INSTRUCTIONS TO FOLLOW — Both the line containing "build_plinth()" and the line containing "obj.parent = empty" are to be reproduced exactly, along with every line between them, and nothing more.
○ ○ ○
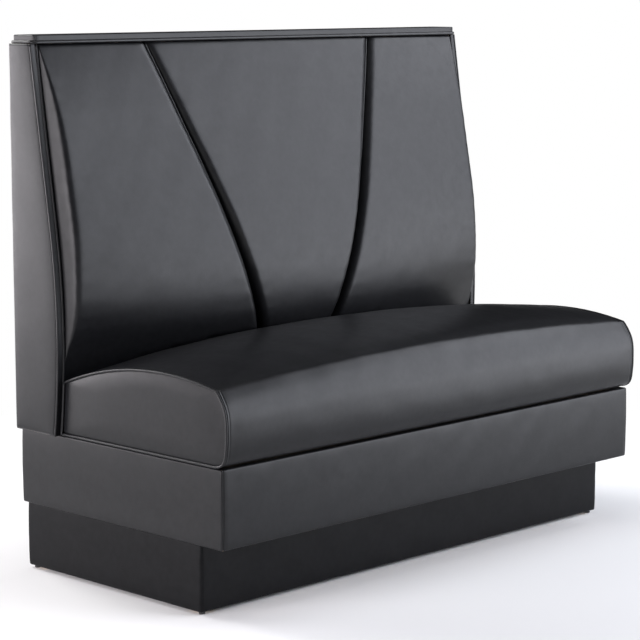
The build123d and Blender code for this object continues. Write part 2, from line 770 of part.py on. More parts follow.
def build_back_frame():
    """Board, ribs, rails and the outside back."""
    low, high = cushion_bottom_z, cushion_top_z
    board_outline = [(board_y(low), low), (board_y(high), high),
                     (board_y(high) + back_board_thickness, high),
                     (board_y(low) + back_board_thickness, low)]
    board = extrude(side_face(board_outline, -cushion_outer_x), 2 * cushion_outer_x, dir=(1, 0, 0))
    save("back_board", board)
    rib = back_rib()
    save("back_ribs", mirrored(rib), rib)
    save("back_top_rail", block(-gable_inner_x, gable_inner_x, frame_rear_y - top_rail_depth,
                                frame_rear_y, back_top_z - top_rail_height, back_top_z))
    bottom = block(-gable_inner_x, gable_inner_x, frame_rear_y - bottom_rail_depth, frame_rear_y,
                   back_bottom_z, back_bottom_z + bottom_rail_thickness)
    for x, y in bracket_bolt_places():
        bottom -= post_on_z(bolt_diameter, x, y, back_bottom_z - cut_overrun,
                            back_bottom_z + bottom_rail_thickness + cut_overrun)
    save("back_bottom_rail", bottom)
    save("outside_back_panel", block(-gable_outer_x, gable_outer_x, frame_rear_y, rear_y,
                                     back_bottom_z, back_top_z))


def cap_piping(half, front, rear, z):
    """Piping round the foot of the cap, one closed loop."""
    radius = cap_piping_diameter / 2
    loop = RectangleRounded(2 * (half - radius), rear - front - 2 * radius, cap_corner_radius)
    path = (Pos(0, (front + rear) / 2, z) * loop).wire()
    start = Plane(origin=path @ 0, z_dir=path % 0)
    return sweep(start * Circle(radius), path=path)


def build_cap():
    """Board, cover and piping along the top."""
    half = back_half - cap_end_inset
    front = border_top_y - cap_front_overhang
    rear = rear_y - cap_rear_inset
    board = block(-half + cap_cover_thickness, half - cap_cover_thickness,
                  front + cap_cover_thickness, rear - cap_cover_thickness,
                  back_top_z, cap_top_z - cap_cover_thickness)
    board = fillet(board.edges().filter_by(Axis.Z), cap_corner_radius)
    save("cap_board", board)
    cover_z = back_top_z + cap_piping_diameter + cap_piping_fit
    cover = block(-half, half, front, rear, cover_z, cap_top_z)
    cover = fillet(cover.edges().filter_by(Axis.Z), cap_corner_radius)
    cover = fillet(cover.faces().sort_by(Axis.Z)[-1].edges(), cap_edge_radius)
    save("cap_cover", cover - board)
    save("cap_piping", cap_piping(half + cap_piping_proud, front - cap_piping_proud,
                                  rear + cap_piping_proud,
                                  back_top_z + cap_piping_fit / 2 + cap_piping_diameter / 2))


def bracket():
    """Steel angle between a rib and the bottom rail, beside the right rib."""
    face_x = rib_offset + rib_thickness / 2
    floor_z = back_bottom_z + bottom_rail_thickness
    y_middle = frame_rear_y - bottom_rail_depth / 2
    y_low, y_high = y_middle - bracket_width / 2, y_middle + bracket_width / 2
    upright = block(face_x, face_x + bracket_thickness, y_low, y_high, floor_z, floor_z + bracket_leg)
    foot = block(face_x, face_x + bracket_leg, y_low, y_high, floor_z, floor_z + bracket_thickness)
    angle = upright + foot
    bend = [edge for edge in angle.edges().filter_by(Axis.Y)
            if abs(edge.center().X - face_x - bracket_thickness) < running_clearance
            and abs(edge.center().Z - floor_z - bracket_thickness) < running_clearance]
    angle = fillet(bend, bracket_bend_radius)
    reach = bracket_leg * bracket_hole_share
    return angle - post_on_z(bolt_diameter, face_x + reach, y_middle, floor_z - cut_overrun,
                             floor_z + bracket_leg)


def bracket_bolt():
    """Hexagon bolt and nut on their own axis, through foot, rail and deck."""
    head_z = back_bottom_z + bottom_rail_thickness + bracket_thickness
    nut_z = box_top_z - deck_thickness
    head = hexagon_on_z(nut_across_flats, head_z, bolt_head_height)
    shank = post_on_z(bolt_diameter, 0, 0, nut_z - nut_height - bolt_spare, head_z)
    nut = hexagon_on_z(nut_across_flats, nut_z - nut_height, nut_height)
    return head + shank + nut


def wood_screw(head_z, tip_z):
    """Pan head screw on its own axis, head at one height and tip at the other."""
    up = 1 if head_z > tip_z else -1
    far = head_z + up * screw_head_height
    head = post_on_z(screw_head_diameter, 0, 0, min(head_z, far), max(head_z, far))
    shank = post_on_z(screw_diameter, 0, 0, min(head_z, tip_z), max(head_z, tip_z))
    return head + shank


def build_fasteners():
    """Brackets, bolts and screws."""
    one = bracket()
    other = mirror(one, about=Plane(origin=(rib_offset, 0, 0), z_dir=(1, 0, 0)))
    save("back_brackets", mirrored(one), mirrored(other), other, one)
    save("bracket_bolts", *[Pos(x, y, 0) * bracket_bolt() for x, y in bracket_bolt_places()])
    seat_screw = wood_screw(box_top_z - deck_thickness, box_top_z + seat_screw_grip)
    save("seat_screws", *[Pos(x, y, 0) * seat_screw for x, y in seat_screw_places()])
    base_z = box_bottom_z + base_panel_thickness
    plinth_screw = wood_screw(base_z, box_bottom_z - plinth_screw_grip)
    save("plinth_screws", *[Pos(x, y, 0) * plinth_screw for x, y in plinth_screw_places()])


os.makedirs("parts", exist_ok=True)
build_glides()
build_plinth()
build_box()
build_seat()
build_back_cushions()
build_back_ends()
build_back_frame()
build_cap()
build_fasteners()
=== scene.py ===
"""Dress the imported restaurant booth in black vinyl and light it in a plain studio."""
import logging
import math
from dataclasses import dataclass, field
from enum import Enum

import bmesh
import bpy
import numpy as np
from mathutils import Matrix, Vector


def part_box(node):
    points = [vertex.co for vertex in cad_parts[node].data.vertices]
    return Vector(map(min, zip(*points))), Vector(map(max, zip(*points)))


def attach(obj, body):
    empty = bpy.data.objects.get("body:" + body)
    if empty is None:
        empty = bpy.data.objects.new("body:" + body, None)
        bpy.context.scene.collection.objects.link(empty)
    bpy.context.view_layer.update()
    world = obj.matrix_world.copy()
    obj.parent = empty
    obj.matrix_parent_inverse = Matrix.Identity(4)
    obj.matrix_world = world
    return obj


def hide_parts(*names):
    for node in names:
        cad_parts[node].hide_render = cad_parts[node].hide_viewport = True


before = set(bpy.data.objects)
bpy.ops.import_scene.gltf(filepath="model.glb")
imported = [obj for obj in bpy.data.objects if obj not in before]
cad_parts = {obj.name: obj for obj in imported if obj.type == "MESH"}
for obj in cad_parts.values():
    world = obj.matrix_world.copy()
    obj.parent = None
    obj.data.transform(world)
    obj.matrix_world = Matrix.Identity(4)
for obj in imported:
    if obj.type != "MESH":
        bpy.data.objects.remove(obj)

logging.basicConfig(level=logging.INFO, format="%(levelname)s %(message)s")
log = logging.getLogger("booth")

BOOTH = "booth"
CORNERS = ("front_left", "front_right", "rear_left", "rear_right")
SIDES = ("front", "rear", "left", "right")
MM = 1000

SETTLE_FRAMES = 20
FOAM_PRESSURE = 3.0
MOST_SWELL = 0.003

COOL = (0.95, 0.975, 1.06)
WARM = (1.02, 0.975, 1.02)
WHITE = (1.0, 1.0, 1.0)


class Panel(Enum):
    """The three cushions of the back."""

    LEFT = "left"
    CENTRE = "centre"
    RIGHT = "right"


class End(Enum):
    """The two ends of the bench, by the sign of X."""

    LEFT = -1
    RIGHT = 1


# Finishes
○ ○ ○
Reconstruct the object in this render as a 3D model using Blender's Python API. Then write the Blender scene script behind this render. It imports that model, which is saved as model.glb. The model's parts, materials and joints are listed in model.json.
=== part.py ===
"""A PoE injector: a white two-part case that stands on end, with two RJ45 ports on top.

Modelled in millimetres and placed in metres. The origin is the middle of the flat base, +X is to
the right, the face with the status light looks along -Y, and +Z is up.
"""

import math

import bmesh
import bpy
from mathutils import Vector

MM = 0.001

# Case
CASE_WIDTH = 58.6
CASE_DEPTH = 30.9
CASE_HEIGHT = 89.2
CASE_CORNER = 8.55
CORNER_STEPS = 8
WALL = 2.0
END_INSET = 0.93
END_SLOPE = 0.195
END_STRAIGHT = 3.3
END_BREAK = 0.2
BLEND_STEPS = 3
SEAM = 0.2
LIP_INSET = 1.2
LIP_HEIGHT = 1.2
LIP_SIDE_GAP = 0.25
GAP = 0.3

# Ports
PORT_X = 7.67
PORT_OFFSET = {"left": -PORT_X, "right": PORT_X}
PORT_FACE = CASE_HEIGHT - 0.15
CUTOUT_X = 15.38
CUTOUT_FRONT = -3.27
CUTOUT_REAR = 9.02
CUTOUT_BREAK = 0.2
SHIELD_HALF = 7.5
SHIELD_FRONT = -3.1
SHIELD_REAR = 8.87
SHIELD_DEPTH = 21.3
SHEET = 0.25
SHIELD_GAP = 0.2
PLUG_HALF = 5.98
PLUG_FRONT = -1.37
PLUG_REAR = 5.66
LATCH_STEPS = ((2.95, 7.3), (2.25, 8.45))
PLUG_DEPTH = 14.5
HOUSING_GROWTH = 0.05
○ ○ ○
EXPECTED ANSWER —
build_plinth()
build_box()
build_seat()
build_back_cushions()
build_back_ends()
build_back_frame()
build_cap()
build_fasteners()
=== scene.py ===
"""Dress the imported restaurant booth in black vinyl and light it in a plain studio."""
import logging
import math
from dataclasses import dataclass, field
from enum import Enum

import bmesh
import bpy
import numpy as np
from mathutils import Matrix, Vector


def part_box(node):
    points = [vertex.co for vertex in cad_parts[node].data.vertices]
    return Vector(map(min, zip(*points))), Vector(map(max, zip(*points)))


def attach(obj, body):
    empty = bpy.data.objects.get("body:" + body)
    if empty is None:
        empty = bpy.data.objects.new("body:" + body, None)
        bpy.context.scene.collection.objects.link(empty)
    bpy.context.view_layer.update()
    world = obj.matrix_world.copy()
    obj.parent = empty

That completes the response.